Specifics about the cuts are hard to dig up, while representatives within the culture institutions remain mum (possibly for fear of retribution). Meanwhile, the Public Education Secretariat (SEP), from which Conaculta receives funds, already lost almost 8 billion pesos from this year’s budget.
One of the saddest consequences of the situation is the suspension of social and cultural programs for underprivileged Mexicans. Despite its history as a socialist republic striving for democracy, Mexican society is undeniably classist, marked by huge divides between the rich and poor. The deepening financial woes threaten to stratify citizens even more.
For example, a program of arts workshops for children in the Tepito neighborhood of Mexico City was “suspended” in February, after almost 40% of the funds for the José María Velasco gallery, which managed and funded the program, were cut at the beginning of the year. Tepito is one of the most impoverished, overpopulated, and dangerous neighborhoods in Mexico City.
“My daughter started to cry,” Judith Muñoz told a Mexican news agency. “She wouldn’t talk to anybody. This is a catastrophe for these kids.”

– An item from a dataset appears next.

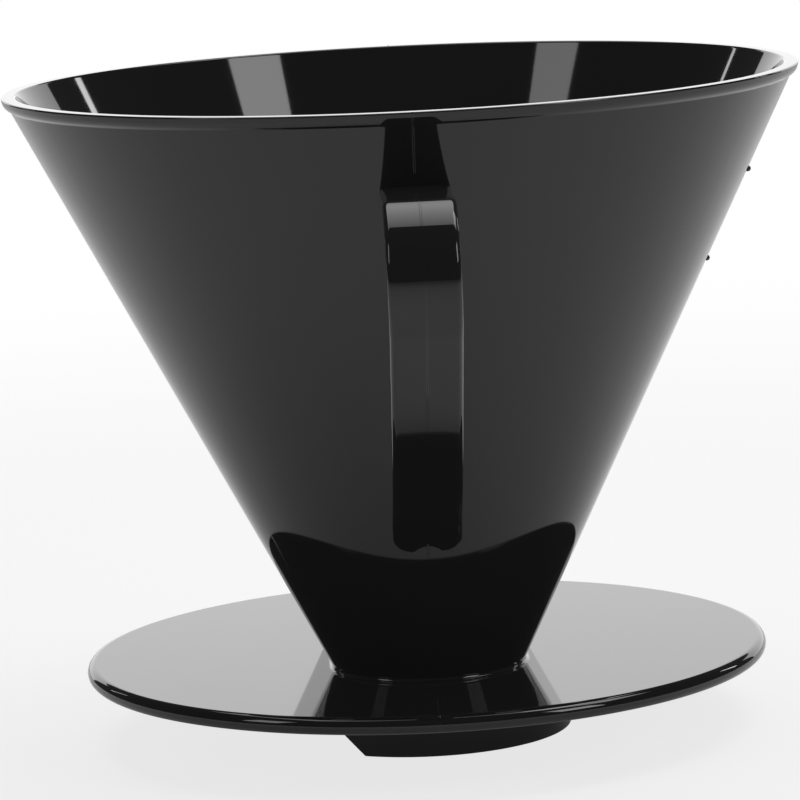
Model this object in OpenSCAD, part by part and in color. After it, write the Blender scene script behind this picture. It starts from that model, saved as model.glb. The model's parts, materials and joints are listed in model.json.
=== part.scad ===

After students protested and parents raised money to fund the workshops on their own, the National Institute of Fine Art (INBA) announced this month that the programs in Tepito will be at least partially reinitiated, despite the lack of new government funds.
“These spaces make no sense without the participation of the people,” José María Velasco Gallery Director Alfredo Matus said at the press conference. “If people don’t show up, it is a dead space.”
But the parents can’t be expected to sustain the program, or else their children wouldn’t be enrolled in the first place. With no remedy in sight, the likelihood is that artistic programming will continue to be sacrificed in order to keep Mexico’s economy afloat.